◆ Instructions for the task
Transcribe each line exactly.

◆ Data excerpt
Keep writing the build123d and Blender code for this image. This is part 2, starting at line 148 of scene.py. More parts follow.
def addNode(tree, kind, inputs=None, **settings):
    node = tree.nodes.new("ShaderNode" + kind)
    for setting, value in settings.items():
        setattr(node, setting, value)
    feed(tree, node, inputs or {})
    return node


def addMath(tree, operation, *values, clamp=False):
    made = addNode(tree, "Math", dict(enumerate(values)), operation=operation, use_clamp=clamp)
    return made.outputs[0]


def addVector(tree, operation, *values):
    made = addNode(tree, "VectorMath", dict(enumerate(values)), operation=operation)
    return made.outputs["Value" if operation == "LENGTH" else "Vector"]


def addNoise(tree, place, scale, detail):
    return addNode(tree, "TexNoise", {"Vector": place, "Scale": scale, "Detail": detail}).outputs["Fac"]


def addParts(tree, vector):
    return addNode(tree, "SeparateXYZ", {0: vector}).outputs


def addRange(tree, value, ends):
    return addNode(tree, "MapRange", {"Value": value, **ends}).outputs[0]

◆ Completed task
Keep writing the build123d and Blender code for this image. This is part 2, starting at line 148 of scene.py. More parts follow.
def addNode(tree, kind, inputs=None, **settings):
    node = tree.nodes.new("ShaderNode" + kind)
    for setting, value in settings.items():
        setattr(node, setting, value)
    feed(tree, node, inputs or {})
    return node


def addMath(tree, operation, *values, clamp=False):
    made = addNode(tree, "Math", dict(enumerate(values)), operation=operation, use_clamp=clamp)
    return made.outputs[0]


def addVector(tree, operation, *values):
    made = addNode(tree, "VectorMath", dict(enumerate(values)), operation=operation)
    return made.outputs["Value" if operation == "LENGTH" else "Vector"]


def addNoise(tree, place, scale, detail):
    return addNode(tree, "TexNoise", {"Vector": place, "Scale": scale, "Detail": detail}).outputs["Fac"]


def addParts(tree, vector):
    return addNode(tree, "SeparateXYZ", {0: vector}).outputs


def addRange(tree, value, ends):
    return addNode(tree, "MapRange", {"Value": value, **ends}).outputs[0]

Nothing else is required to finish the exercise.